Data for the task:
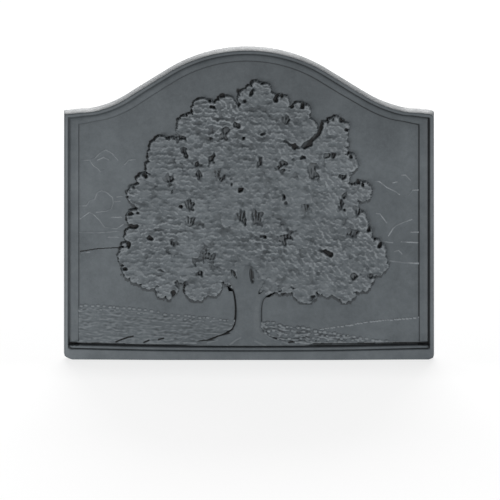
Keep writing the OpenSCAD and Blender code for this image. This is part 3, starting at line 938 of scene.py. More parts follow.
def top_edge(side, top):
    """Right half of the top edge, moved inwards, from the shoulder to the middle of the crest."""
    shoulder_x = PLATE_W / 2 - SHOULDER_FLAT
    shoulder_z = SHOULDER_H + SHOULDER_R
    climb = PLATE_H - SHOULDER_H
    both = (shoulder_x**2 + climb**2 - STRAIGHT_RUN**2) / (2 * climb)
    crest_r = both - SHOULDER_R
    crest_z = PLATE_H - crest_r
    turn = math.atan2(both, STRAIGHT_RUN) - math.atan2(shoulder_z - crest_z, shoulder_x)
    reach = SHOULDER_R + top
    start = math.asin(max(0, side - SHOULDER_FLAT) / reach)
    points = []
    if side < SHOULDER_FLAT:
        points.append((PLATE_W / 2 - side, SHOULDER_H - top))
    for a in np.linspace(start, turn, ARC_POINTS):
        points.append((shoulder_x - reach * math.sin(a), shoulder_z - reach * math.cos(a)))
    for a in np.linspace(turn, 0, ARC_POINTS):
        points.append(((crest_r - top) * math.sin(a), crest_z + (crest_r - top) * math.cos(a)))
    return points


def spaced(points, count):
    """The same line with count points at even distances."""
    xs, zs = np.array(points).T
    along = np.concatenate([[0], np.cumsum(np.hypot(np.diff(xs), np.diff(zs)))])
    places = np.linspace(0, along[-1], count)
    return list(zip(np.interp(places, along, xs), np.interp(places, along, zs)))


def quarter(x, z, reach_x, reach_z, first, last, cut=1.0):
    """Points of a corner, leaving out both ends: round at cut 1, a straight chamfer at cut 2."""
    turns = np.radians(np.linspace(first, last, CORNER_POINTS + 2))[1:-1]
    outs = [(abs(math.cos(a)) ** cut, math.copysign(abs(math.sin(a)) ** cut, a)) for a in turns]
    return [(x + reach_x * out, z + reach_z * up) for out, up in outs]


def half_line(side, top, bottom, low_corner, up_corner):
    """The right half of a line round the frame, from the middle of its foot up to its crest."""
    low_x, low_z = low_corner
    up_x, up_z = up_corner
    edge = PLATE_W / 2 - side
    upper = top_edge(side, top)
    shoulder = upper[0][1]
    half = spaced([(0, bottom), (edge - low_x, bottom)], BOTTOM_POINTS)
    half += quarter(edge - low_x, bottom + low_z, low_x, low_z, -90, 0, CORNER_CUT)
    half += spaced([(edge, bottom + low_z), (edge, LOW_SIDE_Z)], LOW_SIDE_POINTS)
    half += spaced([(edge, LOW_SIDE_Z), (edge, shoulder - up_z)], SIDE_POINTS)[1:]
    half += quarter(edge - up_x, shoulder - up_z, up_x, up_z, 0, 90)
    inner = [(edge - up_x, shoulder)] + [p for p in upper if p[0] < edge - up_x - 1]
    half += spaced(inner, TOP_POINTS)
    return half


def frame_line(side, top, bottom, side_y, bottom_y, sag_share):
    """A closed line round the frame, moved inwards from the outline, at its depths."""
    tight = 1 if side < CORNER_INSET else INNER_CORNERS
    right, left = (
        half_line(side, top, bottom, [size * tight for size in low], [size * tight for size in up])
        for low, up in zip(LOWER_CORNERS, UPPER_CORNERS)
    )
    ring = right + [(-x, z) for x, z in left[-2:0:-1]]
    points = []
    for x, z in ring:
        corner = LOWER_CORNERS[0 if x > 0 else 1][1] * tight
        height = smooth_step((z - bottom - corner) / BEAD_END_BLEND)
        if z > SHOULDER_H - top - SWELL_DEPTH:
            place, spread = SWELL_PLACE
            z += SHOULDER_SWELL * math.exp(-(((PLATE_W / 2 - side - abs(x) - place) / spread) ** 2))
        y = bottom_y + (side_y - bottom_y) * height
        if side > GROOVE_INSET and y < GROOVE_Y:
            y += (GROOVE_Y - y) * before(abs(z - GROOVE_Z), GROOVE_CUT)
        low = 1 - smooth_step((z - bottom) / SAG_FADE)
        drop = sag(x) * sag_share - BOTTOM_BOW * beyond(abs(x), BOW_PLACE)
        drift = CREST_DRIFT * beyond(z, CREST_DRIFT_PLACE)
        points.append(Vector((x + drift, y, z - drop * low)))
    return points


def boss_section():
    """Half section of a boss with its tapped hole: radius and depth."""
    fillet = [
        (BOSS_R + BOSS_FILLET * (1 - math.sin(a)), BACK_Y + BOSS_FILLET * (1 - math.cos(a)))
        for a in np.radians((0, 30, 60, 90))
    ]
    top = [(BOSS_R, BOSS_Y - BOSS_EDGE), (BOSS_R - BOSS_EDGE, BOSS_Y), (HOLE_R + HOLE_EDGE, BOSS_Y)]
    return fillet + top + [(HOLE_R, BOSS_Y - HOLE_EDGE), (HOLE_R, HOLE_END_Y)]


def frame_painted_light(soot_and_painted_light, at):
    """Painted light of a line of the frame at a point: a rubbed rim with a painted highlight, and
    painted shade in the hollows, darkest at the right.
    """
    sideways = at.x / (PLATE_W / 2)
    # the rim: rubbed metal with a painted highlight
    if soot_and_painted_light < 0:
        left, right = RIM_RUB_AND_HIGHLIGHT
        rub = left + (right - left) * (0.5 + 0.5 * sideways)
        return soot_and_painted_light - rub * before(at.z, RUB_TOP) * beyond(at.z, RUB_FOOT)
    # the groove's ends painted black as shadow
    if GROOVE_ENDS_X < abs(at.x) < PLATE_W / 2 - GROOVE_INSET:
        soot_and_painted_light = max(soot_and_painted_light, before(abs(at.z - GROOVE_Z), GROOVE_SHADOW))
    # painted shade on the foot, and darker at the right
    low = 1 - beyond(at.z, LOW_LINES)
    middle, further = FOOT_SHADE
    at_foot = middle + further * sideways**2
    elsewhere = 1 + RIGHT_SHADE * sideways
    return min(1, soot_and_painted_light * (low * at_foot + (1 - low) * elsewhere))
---
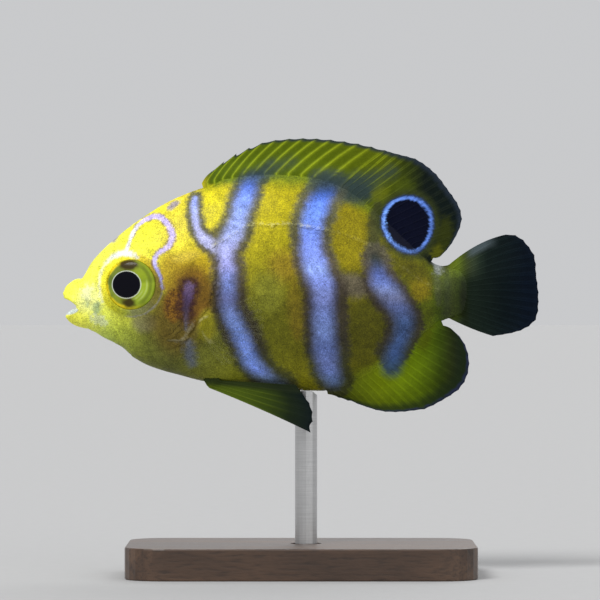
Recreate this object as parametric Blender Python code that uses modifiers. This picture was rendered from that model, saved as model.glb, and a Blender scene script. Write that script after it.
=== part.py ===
...
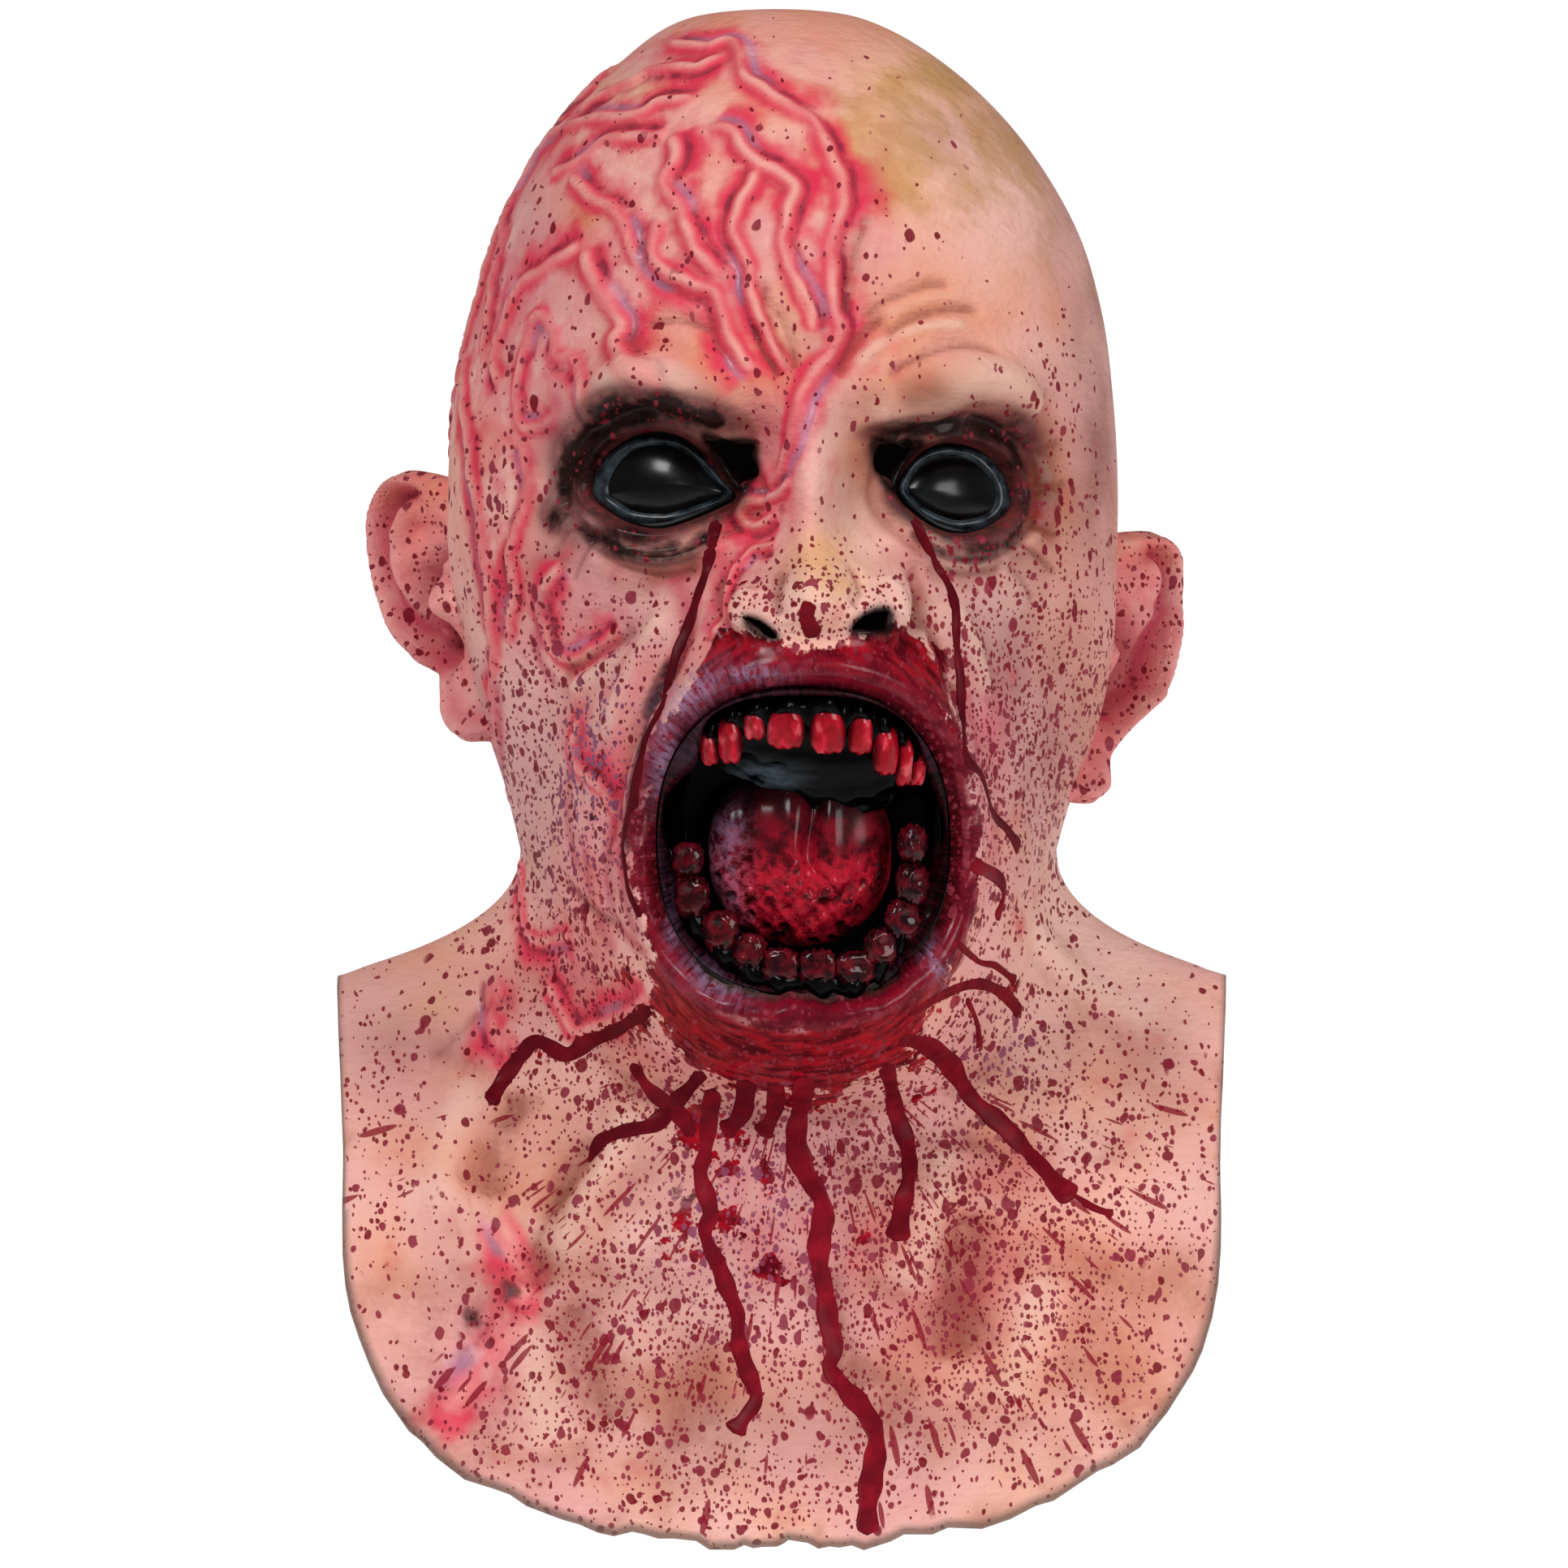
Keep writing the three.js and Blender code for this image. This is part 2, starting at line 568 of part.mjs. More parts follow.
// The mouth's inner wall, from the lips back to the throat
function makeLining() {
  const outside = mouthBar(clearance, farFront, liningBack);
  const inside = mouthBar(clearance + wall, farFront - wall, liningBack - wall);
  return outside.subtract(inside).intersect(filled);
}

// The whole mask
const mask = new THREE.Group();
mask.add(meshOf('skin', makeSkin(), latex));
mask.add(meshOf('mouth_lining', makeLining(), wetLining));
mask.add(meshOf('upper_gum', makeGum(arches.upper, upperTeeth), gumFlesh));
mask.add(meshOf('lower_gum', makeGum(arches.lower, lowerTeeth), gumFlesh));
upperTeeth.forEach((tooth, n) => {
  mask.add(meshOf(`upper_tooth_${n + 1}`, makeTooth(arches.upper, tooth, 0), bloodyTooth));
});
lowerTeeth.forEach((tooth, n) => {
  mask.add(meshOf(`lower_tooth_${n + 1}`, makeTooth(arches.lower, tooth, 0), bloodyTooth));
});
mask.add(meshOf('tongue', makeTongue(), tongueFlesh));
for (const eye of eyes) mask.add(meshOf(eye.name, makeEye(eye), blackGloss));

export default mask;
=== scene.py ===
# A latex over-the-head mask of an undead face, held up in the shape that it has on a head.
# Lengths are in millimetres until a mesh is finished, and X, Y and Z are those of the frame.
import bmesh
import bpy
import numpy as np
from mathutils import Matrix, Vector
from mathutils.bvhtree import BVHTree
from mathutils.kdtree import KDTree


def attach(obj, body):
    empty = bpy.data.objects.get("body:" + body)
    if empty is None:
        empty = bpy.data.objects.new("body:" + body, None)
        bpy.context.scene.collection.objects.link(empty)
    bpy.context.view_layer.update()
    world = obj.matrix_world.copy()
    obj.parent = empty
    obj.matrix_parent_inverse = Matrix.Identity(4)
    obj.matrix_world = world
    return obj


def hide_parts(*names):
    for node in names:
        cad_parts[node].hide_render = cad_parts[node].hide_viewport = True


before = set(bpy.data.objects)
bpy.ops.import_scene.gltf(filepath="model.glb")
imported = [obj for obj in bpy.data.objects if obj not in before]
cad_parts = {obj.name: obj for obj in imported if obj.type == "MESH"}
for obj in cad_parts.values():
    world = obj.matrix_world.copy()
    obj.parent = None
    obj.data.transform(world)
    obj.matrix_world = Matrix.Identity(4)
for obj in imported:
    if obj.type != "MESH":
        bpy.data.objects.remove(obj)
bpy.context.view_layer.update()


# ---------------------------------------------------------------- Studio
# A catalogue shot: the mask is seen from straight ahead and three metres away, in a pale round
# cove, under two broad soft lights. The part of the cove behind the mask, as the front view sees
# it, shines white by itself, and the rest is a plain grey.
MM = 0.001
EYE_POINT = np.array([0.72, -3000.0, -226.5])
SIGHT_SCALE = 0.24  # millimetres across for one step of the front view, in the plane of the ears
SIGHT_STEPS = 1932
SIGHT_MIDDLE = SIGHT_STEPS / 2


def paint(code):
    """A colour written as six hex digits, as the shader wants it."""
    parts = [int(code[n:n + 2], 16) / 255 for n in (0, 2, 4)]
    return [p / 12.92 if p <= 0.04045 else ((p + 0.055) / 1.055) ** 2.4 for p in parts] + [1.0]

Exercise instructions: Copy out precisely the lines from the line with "Keep writing the three.js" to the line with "export default mask;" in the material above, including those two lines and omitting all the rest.

Worked answer:
Keep writing the three.js and Blender code for this image. This is part 2, starting at line 568 of part.mjs. More parts follow.
// The mouth's inner wall, from the lips back to the throat
function makeLining() {
  const outside = mouthBar(clearance, farFront, liningBack);
  const inside = mouthBar(clearance + wall, farFront - wall, liningBack - wall);
  return outside.subtract(inside).intersect(filled);
}

// The whole mask
const mask = new THREE.Group();
mask.add(meshOf('skin', makeSkin(), latex));
mask.add(meshOf('mouth_lining', makeLining(), wetLining));
mask.add(meshOf('upper_gum', makeGum(arches.upper, upperTeeth), gumFlesh));
mask.add(meshOf('lower_gum', makeGum(arches.lower, lowerTeeth), gumFlesh));
upperTeeth.forEach((tooth, n) => {
  mask.add(meshOf(`upper_tooth_${n + 1}`, makeTooth(arches.upper, tooth, 0), bloodyTooth));
});
lowerTeeth.forEach((tooth, n) => {
  mask.add(meshOf(`lower_tooth_${n + 1}`, makeTooth(arches.lower, tooth, 0), bloodyTooth));
});
mask.add(meshOf('tongue', makeTongue(), tongueFlesh));
for (const eye of eyes) mask.add(meshOf(eye.name, makeEye(eye), blackGloss));

export default mask;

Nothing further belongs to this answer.